## Raw data

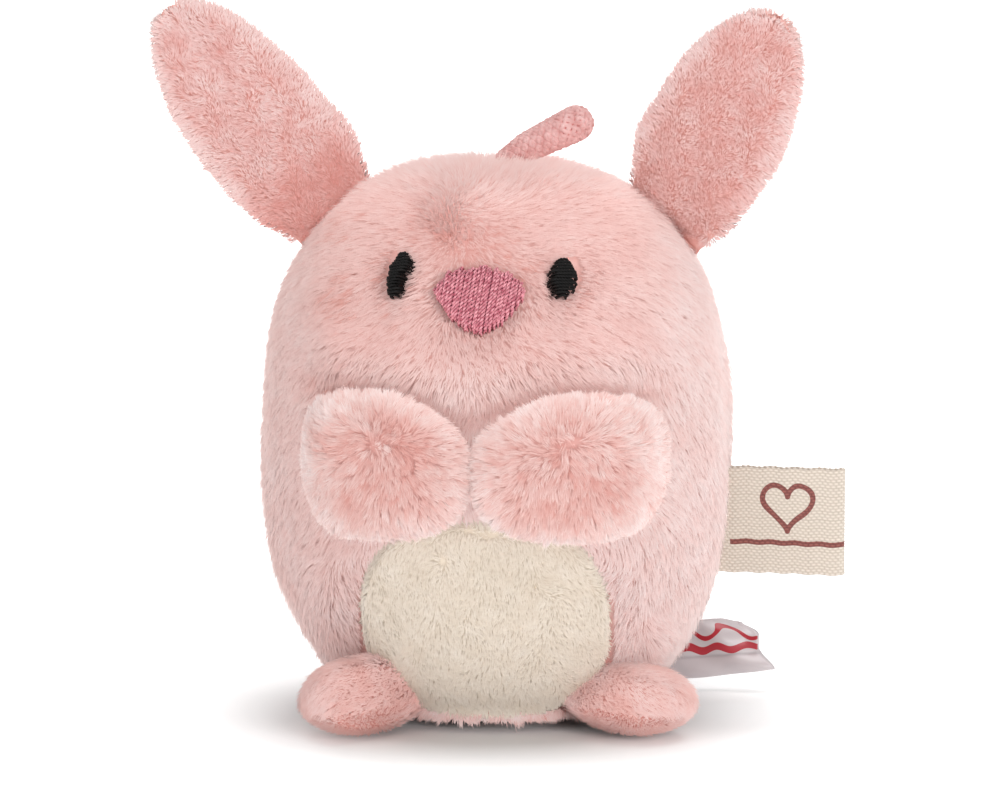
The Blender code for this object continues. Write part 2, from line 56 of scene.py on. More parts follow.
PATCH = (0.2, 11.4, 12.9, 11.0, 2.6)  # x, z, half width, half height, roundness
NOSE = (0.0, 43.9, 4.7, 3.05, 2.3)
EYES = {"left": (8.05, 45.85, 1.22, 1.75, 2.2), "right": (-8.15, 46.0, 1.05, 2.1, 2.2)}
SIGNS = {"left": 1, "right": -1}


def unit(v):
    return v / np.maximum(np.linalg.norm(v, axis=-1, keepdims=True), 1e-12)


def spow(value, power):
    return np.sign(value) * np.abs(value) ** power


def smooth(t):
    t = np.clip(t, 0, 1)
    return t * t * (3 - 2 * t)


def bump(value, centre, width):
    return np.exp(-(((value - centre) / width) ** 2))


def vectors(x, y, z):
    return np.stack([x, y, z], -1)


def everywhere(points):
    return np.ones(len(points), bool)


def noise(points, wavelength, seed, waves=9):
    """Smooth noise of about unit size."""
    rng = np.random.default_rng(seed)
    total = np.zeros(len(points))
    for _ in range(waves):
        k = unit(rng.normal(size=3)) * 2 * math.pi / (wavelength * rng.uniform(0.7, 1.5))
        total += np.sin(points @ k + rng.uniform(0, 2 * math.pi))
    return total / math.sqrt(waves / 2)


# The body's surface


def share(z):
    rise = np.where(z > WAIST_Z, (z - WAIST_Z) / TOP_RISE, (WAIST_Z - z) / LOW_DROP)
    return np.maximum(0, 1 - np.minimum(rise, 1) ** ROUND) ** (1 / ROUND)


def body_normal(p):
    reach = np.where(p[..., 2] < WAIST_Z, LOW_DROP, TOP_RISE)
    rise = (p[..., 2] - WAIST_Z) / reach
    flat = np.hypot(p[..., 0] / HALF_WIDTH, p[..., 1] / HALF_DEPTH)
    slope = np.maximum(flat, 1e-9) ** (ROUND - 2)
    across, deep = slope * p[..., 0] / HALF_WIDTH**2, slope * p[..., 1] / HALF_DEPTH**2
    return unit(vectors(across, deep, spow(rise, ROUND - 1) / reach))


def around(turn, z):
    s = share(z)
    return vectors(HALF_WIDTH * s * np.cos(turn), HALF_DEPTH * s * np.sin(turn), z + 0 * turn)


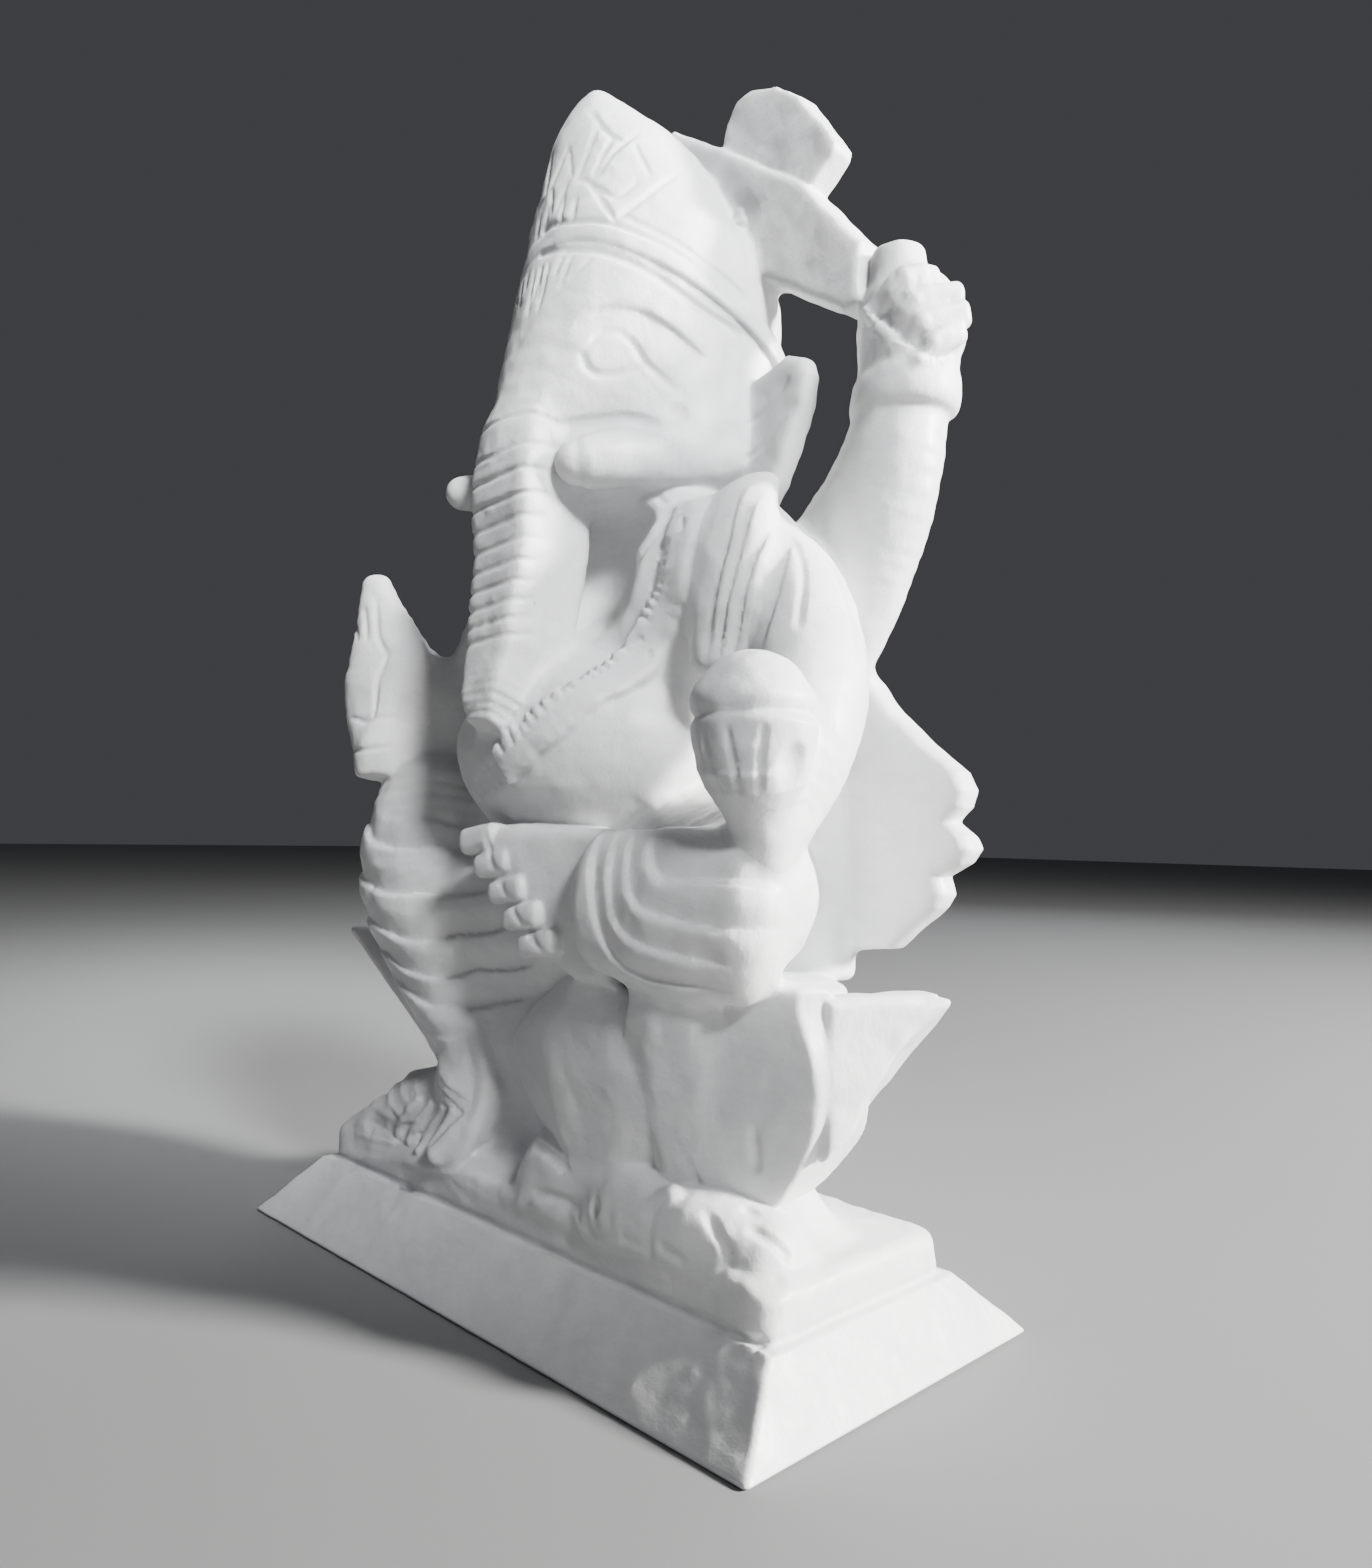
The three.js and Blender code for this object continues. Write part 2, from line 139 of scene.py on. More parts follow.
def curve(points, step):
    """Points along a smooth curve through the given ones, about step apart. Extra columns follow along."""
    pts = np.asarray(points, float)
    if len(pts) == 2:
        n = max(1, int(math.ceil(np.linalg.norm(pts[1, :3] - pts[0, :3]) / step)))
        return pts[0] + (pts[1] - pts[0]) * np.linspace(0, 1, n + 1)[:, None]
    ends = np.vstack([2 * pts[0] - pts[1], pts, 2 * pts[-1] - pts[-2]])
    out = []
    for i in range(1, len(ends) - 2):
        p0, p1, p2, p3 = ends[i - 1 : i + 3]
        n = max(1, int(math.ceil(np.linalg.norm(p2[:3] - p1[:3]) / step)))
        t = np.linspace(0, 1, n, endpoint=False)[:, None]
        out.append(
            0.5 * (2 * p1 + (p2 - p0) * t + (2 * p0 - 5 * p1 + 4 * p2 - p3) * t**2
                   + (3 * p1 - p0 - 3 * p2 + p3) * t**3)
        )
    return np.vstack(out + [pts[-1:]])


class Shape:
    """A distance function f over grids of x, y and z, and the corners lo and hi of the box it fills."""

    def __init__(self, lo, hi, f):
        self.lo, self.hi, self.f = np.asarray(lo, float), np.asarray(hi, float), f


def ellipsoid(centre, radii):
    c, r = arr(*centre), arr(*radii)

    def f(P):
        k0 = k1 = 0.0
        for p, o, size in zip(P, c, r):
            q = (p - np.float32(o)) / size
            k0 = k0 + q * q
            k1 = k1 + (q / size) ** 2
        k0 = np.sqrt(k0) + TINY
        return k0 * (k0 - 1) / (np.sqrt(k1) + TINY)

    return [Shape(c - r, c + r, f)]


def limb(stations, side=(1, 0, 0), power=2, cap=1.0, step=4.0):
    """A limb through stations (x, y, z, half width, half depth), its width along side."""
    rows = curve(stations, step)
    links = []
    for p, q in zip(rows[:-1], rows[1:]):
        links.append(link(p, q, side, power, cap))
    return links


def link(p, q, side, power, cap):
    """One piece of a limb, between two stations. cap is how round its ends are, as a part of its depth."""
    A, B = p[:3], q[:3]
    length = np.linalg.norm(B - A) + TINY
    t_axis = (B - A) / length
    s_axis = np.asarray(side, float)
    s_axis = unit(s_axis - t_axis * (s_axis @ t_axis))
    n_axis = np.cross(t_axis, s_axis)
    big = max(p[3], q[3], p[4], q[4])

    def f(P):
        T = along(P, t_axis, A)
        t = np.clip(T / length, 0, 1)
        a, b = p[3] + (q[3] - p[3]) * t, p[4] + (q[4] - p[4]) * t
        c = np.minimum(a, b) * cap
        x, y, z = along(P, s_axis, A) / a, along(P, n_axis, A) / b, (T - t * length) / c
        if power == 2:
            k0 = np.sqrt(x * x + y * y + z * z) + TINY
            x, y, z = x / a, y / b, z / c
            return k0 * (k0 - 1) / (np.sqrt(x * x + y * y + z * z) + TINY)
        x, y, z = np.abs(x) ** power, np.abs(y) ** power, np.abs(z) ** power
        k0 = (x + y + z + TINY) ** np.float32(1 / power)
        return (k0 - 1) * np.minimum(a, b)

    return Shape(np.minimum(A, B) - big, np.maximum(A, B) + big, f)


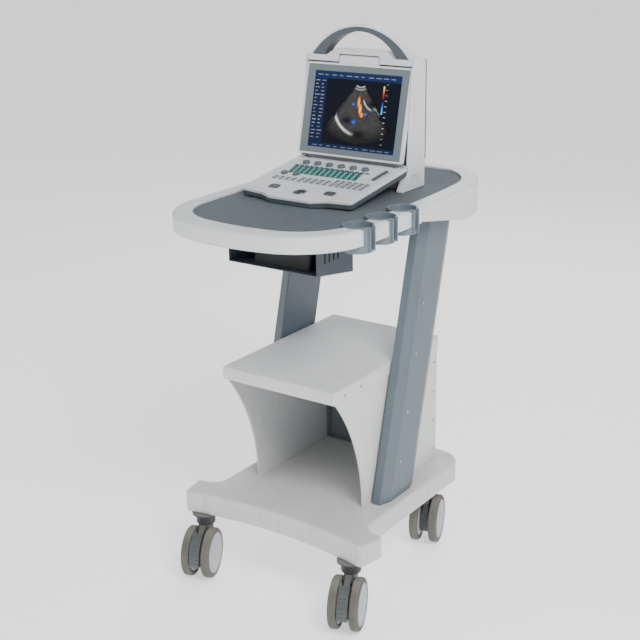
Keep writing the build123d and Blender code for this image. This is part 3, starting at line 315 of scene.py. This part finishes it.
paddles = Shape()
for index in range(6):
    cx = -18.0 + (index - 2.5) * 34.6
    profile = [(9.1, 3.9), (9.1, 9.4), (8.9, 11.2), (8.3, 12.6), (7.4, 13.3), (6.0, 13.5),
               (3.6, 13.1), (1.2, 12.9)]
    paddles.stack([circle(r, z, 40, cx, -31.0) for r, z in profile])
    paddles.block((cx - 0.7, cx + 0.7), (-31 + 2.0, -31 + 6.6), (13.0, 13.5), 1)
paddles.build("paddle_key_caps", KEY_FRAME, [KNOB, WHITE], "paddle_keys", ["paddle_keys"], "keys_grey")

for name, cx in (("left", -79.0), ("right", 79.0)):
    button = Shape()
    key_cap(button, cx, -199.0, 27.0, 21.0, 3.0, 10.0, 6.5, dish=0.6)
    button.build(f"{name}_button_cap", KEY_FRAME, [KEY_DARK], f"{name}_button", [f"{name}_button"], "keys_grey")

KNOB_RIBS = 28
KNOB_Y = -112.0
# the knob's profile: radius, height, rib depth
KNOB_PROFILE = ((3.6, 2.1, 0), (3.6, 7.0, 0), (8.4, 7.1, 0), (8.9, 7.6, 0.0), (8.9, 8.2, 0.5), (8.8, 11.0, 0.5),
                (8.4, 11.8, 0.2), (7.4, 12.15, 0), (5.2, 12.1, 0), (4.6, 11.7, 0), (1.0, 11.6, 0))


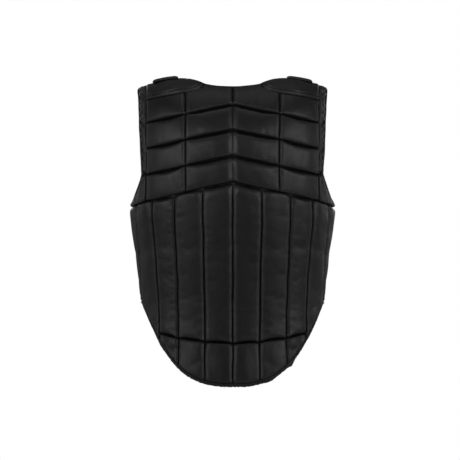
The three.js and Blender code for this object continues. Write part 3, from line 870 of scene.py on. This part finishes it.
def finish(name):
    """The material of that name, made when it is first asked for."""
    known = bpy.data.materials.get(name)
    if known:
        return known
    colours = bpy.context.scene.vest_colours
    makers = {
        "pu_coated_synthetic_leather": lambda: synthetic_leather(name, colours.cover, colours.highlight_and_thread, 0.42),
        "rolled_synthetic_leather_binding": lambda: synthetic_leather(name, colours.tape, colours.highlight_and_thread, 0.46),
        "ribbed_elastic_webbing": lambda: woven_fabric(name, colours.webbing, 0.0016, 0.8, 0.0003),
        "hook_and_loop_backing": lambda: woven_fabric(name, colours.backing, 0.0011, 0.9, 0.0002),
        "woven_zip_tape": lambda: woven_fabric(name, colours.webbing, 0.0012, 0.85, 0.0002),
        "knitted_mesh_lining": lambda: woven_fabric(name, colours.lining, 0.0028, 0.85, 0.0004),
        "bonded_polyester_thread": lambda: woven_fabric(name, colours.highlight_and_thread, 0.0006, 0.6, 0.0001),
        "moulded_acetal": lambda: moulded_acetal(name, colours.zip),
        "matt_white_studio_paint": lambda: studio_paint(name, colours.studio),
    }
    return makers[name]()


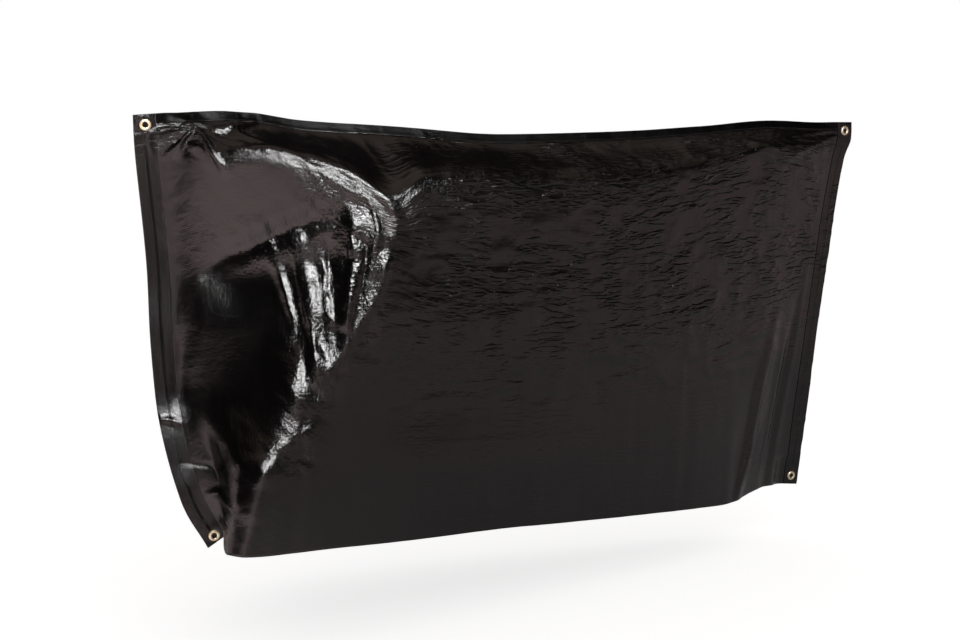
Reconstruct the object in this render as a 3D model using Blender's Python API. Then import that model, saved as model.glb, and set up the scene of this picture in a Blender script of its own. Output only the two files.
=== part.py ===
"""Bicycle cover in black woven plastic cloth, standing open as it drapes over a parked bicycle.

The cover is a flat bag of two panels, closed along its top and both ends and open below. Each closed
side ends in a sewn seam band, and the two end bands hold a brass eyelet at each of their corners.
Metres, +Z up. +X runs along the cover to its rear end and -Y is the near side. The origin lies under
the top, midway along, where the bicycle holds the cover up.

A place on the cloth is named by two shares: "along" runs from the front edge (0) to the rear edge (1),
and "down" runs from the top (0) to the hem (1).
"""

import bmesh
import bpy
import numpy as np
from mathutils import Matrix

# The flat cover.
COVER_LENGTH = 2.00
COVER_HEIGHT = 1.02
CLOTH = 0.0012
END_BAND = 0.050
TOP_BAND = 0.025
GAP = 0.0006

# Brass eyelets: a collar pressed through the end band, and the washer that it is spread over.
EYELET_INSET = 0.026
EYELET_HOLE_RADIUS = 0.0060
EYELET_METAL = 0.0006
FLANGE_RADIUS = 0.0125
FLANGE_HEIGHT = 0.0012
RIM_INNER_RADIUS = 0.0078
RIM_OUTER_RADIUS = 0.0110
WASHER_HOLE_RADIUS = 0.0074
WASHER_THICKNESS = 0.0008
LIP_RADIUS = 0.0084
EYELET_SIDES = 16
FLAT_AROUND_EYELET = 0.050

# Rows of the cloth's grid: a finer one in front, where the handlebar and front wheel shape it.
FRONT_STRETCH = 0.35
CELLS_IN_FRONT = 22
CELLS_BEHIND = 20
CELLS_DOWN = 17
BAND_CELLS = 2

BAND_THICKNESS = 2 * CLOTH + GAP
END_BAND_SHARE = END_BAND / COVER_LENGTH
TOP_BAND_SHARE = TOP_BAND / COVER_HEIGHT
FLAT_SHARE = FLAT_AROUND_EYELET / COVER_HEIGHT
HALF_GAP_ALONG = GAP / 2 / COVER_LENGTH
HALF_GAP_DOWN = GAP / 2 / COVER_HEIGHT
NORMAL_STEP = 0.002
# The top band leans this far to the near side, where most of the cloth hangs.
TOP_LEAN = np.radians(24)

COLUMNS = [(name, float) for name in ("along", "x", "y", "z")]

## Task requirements
Extract the lines from the line with "Reconstruct the object" to the line with "a parked bicycle.", inclusive, reproducing them exactly and leaving out every other line.

## Written solution
Reconstruct the object in this render as a 3D model using Blender's Python API. Then import that model, saved as model.glb, and set up the scene of this picture in a Blender script of its own. Output only the two files.
=== part.py ===
"""Bicycle cover in black woven plastic cloth, standing open as it drapes over a parked bicycle.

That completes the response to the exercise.